Review by Emily Castles
Those yellow road signs never looked so surreal and so good. The first glimpse of the Sophie Lancaster tent through the tops of the trees. The first distant scream of someone on the stomach-churning fairground ride. The first grumbling of a distortion pedal, echoing across the car park. The first knowing glance shared with a stranger, and fellow metal comrade. Riffs are running through our veins, hearts swelling with relief and pure, ecstatic joy. We made it. We are back. We are here. This is Bloodstock.

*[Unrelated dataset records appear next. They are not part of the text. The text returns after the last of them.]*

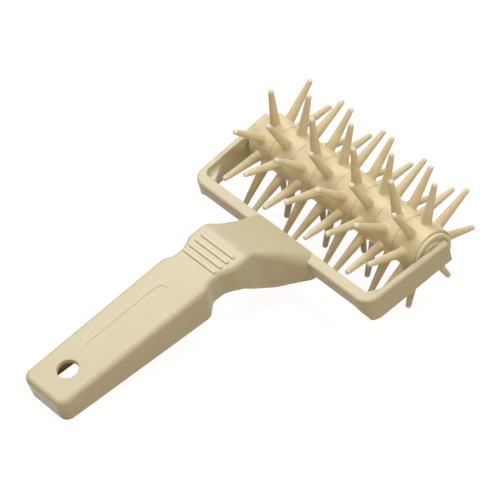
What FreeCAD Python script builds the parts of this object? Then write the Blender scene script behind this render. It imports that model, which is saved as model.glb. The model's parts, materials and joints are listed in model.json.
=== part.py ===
import FreeCAD, Part
import math
import os

import Sketcher

# Dough docker: a handle and yoke moulded in one, and a roller of spiked discs between the arms.
#
# Every piece is drawn in the tool's level frame: origin on the roller's axis, midway between
# the arms; +X from the left arm to the right arm, +Y from the handle to the roller, +Z up, square
# to the yoke's flat top. The finished pieces are then tipped together about X into the pose in
# which the tool lies on a table, on two rows of spikes and the end of its handle, with the
# origin at the bottom centre of its box. Lengths are in mm and angles in degrees.
DRIVING_SIZES = (
    # the yoke's arms and crossbar
    ("arm_outer", 64.8, "arm's outer face from the middle, at the roller's axis"),
    ("arm_splay", 2.55, "angle that each arm leans outwards"),
    ("arm_thick", 3.4, "thickness of an arm"),
    ("arm_end", 6.0, "arm's square end, beyond the axis"),
    ("yoke_top", 7.0, "flat top of arms and crossbar above the axis"),
    ("yoke_bottom", 7.7, "underside of the arms below the axis, at the crossbar"),
    ("arm_end_bottom", 5.8, "the same at an arm's end"),
    ("bar_inner", 39.1, "crossbar's inner face behind the axis"),
    ("bar_wide", 6.1, "width of the crossbar"),
    ("bar_under", 0.2, "crossbar's underside above the axis"),
    ("arch_half", 58.0, "half length of the arch under the crossbar, at its top"),
    ("arch_foot", 61.5, "half length of the arch, 1 mm below the arms"),
    ("arch_soft", 9.0, "radius of the arch's upper corners"),
    ("corner_outer", 8.0, "outer corner radius of the yoke"),
    ("corner_inner", 4.0, "inner corner radius of the yoke"),
    ("yoke_soft", 1.4, "rounding of the yoke's outer edges"),
    ("yoke_inner_soft", 0.5, "rounding of the yoke's inner top edges"),
    ("gusset_across", 6.4, "corner web's length along the crossbar"),
    ("gusset_along", 10.2, "corner web's length along the arm"),
    ("gusset_top", 4.0, "corner web's top above the axis"),
    ("gusset_thick", 2.5, "thickness of a corner web"),
    # the stub pins on the arms
    ("pin_radius", 3.2, "radius of a stub pin"),
    ("pin_tip", 55.0, "a pin's free end from the middle"),
    ("pin_root_radius", 4.8, "radius of the thrust shoulder at a pin's root"),
    ("pin_root", 60.0, "face of the thrust shoulder from the middle"),
    # the grip
    ("grip_top", 32.0, "flat top of the grip above the axis"),
    ("draft", 4.4, "lean of the side walls, inwards and down, from the grip's top"),
    ("end_back", 185.7, "grip's end behind the axis, at its top"),
    ("end_foot", 185.0, "grip's end behind the axis, at its lower edge"),
    ("end_under", 19.1, "underside of the grip at its end"),
    ("end_half", 14.7, "half the grip's width at its end"),
    ("end_corner", 5.5, "corner radius of the grip's end, seen from above"),
    ("end_soft", 1.0, "rounding of that lower edge"),
    ("heel_back", 98.6, "front end of the grip's underside"),
    ("heel_under", 12.2, "underside of the grip there"),
    ("finger_back", 94.6, "where the underside has risen over the finger"),
    ("waist_back", 97.3, "where the grip begins to narrow for the finger"),
    ("waist_back_half", 15.9, "half width there"),
    ("waist_mid_back", 92.6, "rear end of the narrow part"),
    ("waist_mid_front", 87.0, "front end of the narrow part"),
    ("waist_half", 13.3, "half width of the narrow part"),
    ("waist_soft", 4.0, "radius of the bends of the narrow part and the thumb rest"),
    ("finger_under", 17.1, "underside over the finger, rear"),
    ("finger_soft", 3.2, "radius of the bends of the underside behind the finger"),
    ("thumb_under", 16.4, "underside of the thumb rest"),
    ("thumb_under_back", 79.7, "where that underside turns down to the neck"),
    ("thumb_under_soft", 10.0, "radius of that turn"),
    ("thumb_back", 80.3, "rear end of the thumb rest"),
    ("thumb_front", 73.0, "front end of the thumb rest"),
    ("thumb_half", 16.5, "half width of the thumb rest"),
    ("grip_soft", 2.2, "rounding of the grip's top edges"),
    ("wall", 2.3, "wall thickness of the grip and the neck"),
    # the neck
    ("crease", 70.0, "where the grip's top turns down into the neck"),
    ("crease_soft", 5.0, "radius of that turn"),
    ("neck_back", 66.0, "narrowest place of the neck behind the axis"),
    ("neck_half", 15.2, "half width there"),
    ("neck_bend", 8.0, "radius of the neck's bends, seen from above"),
    ("flare_back", 55.5, "where the neck begins to flare"),
    ("flare_half", 17.7, "half width there"),
    ("foot_back", 45.0, "where the neck has flared out over the crossbar"),
    ("foot_half", 22.8, "half width there"),
    ("foot_soft", 5.5, "rounding of the neck's top edges at the crossbar"),
    ("neck_foot", 61.5, "where the neck's underside levels out"),
    ("neck_under", 3.0, "underside of the neck there, below the axis"),
    ("neck_under_soft", 30.0, "radius of that bend"),
    ("foot_under", 7.3, "underside of the neck at the crossbar, below the axis"),
    # the hanging hole, the thumb ribs and the plain panel
    ("hang_back", 169.0, "centre of the hanging hole behind the axis"),
    ("hang_radius", 5.2, "radius of the hanging hole"),
    ("hang_soft", 0.5, "rounding of its rim"),
    ("rib_first", 75.9, "foremost thumb rib behind the axis"),
    ("rib_pitch", 3.85, "distance from rib to rib"),
    ("rib_count", 4, "thumb ribs"),
    ("rib_long", 23.2, "length of a rib"),
    ("rib_wide", 2.0, "width of a rib"),
    ("rib_high", 0.75, "height of a rib"),
    ("panel_back", 155.5, "rear end of the sunk panel"),
    ("panel_front", 107.5, "front end of the sunk panel"),
    ("panel_wide", 9.0, "width of the sunk panel"),
    ("panel_deep", 0.2, "depth of the sunk panel"),
    # the spiked discs
    ("disc_count", 8, "discs on the roller"),
    ("disc_pitch", 14.6, "distance from disc to disc"),
    ("disc_wide", 14.5, "width of a disc's rim"),
    ("rim_radius", 12.4, "outer radius of a disc's rim"),
    ("rim_inner", 10.2, "inner radius of the rim"),
    ("seat_radius", 11.5, "radius of the seat sunk in both sides"),
    ("seat_deep", 1.6, "depth of the seat"),
    ("web_thick", 2.6, "thickness of the web between hub and rim"),
    ("hub_radius", 7.7, "radius of the hub round the square hole"),
    ("hard_bevel", 0.45, "bevel of the rim's open edge"),
    ("soft_bevel", 0.2, "bevel of the rim's closed edge"),
    ("spike_count", 8, "spikes on a disc"),
    ("spike_reach", 35.0, "spike's tip from the axis"),
    ("spike_root", 2.6, "spike's radius where it leaves the rim"),
    ("spike_tip", 1.3, "spike's radius at its tip"),
    ("spike_blend", 0.7, "fillet where a spike meets the rim"),
    ("hole_side", 8.8, "side of the square hole"),
    ("key_offset", 11.25, "spike's angle from the square's side"),
    # the square bar and the end caps
    ("bar_side", 8.3, "side of the square bar"),
    ("bar_rest", 67.4, "angle of the square bar at rest, from +Y towards +Z"),
    ("cap_rim_radius", 11.1, "outer radius of a cap's raised ring"),
    ("cap_dish_radius", 9.3, "radius of the dish inside the ring"),
    ("cap_hub_radius", 5.6, "radius of the cap's hub"),
    ("cap_proud", 1.5, "how far the ring stands out of the disc"),
    ("cap_hub_proud", 1.2, "how far the cap's hub stands out"),
    ("cap_dish", 0.2, "how far the dish's floor lies inside the disc's face"),
    ("cap_back", 1.5, "how far the cap's flange reaches in"),
    ("cap_spigot", 5.0, "how far the cap's square spigot reaches in"),
    ("cap_bore", 3.25, "radius of the bore for the stub pin"),
    ("cap_bore_deep", 4.0, "how far the bore reaches in"),
    ("cap_bore_gap", 0.2, "play between a cap's spigot and the square bar"),
)

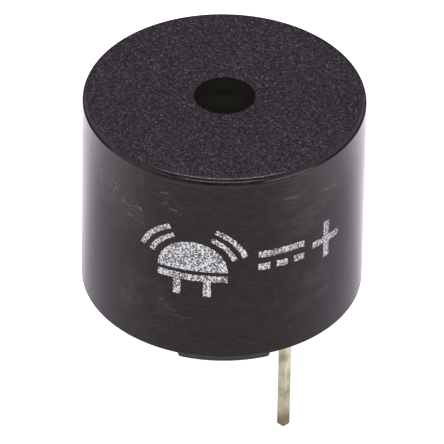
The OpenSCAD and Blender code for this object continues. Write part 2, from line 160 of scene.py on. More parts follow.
# The direction that the camera looks from: round the axis from -Y, and above the floor
AZIMUTH = math.radians(43.35)
ELEVATION = math.radians(37.4)

# Where the marks stand, round the axis from +X. The plus sign stands at +X, over the long pin
MARK_TURN = AZIMUTH - math.radians(90 + 12)
SUPPLY_TURN = AZIMUTH - math.radians(90 - 25)


def direction(azimuth, elevation):
    """Unit vector from the object towards a place round it and above it."""
    return Vector((
        math.sin(azimuth) * math.cos(elevation),
        -math.cos(azimuth) * math.cos(elevation),
        math.sin(elevation),
    ))


UP = Vector((0, 0, 1))
FRONT = direction(AZIMUTH, 0)
CAMERA_RIGHT = direction(AZIMUTH + math.pi / 2, 0)

# The middle between the two boards that a gloss sees
BOARDS_FACE = direction(AZIMUTH - math.radians(10), 0)


# ------------------------------------------------------------------ modelling helpers

def put_down():
    """Leaves edit mode with nothing selected."""
    if bpy.context.object and bpy.context.object.mode == "EDIT":
        bpy.ops.object.mode_set(mode="OBJECT")
    bpy.ops.object.select_all(action="DESELECT")


def take(piece):
    """Selects one piece and makes it the active one."""
    put_down()
    piece.select_set(True)
    bpy.context.view_layer.objects.active = piece


def named(name):
    """Names the primitive that was just added and puts its place into its mesh."""
    piece = bpy.context.object
    piece.name = name
    piece.data.name = name
    bpy.ops.object.transform_apply(location=True, rotation=True, scale=True)
    return piece


def edit_all(piece):
    """Opens a piece in edit mode with everything selected."""
    take(piece)
    bpy.ops.object.mode_set(mode="EDIT")
    bpy.ops.mesh.select_all(action="SELECT")


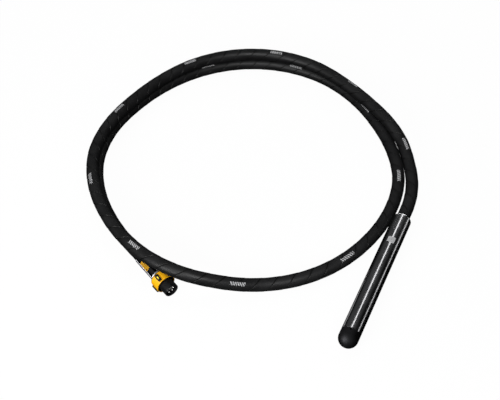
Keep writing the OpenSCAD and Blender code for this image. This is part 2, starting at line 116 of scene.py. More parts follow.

Metalheads have waited two full years for this and on top of that, Bloodstock is celebrating its 20th Anniversary. It’s not been plain sailing, to say the least. On top of the two-year wait, the organisers have been plagued with dropouts and cancellations with bands struggling to travel in from abroad. Ukraine’s Jinjer were in, then out, then in, then out again. Consequently, this year’s line-up has a strong British focus – so it’s a good job we’ve got a fair few good-uns.
Up early on the Sophie Lancaster stage are Cardiff-based blackened metallers, Agrona. Frontwoman Adara transports us back to the 1990s goth era with a Manson-esque face paint and middle-parted raven tresses. Her relentless growl draws in those starved of black metal theatrics, circling her skull-embossed mic stand like the high priestess of a wiccan coven. Agrona are proper old school black metal, conjuring up images of desolate Norway and burning churches, with impressively devilish vocals.
Over on the main Ronnie James Dio stage, thrash veterans Acid Reign get the crowd going in the early afternoon sun. With only Howard ‘H’ Smith left out of the original line-up, following their reunion in 2015, the Yorkshiremen are still fighting on. Supporting a blue t-shirt with ‘NHS’ wrapped in a love heart, Smith still puts on a high energy show for the old school thrashers who’ve abandoned the Barcalounger for a bit of nostalgia.
Repping Wales yet again is Venom Prison, taking to the main stage shortly after. The ever-alluring Larissa Stupar has adopted a new look over the pandemic, proving almost unrecognisable from the band’s last Bloodstock appearance in 2017. The long silver locks are now short and dark, and the sleeveless band shirt’s been exchanged for a simple, all-black ensemble. Despite the toned-down appearance, the vocals remain as ferocious as ever. Releasing their latest album Primeval during the height of the pandemic last year – it is a joy to listen live to the melodeth, punkish hardcore sounds of the band’s new material.
Metal 2 the Masses’ Manchester winners, Beyond Salvation, cook up a real storm with one of the first Hobgoblin New Blood Stage circle pits of the day. The northern tech thrashers are certain crowd pleasers.
Meanwhile, back at the Ronnie James Dio Stage, Bloodstock-regulars Skindred are doing their thing, frills and all. Playing all the classics including ‘Pressure’ and ‘Nobody’, complete with a flame suit, GB flag and wide-range of sunglasses supported by the ever fashion-conscious Benji Webb, Skindred put on a fun, energised show which surely thrills the many children walking across Catton Park modelling his trademark spiked goggles. And luckily, most people remembered to bring a spare bit of clothing to twirl for the Newport Helicopter!
As the wolfish moon rises above the peaks of the Sophie Lancaster tent, Conan take us into the evening with their deliciously downtuned Liverpudlian doom. Conan have grown hugely in popularity over the past few years, particularly following the 2018 release of the momentous Existential Void Guardian. The base is so low, you feel it vibrate through your bones and rattle the neurones in your brain. There are few words spoken in this transportive set. In the evening gloom, it’s as though we’ve been transported back in time. A medieval display of devilish worship, ending with the gut-stabbing ‘Paincantation’. There is no hope, and no joy. But there is Conan.
Closing the Ronnie James Dio this evening is Devin Townsend. There is confetti, a choir and an elephant. And no, that’s not the start of a bad joke. Is this the closing act of a circus show or a metal festival? It’s never been harder to tell. Still, with the recent release of the album Empath, the crowds come in their worshipping hordes.
Ending the night over in the Sophie Lancaster tent is everyone’s favourite Brummies, Napalm Death. Infiltrated with Barney’s impassioned human rights campaigning, Napalm are as strong and committed as ever. With their latest album, Throes of Joy in the Jaws of Defeatism released during lockdown last year, there were several live debuts this evening including ‘Backlash Just Because’ and ‘Contagion’. The Sophie Lancaster tent is truly alive tonight, with fans young and old. Napalm’s particularly punishing brand of politicised grindcore is timeless.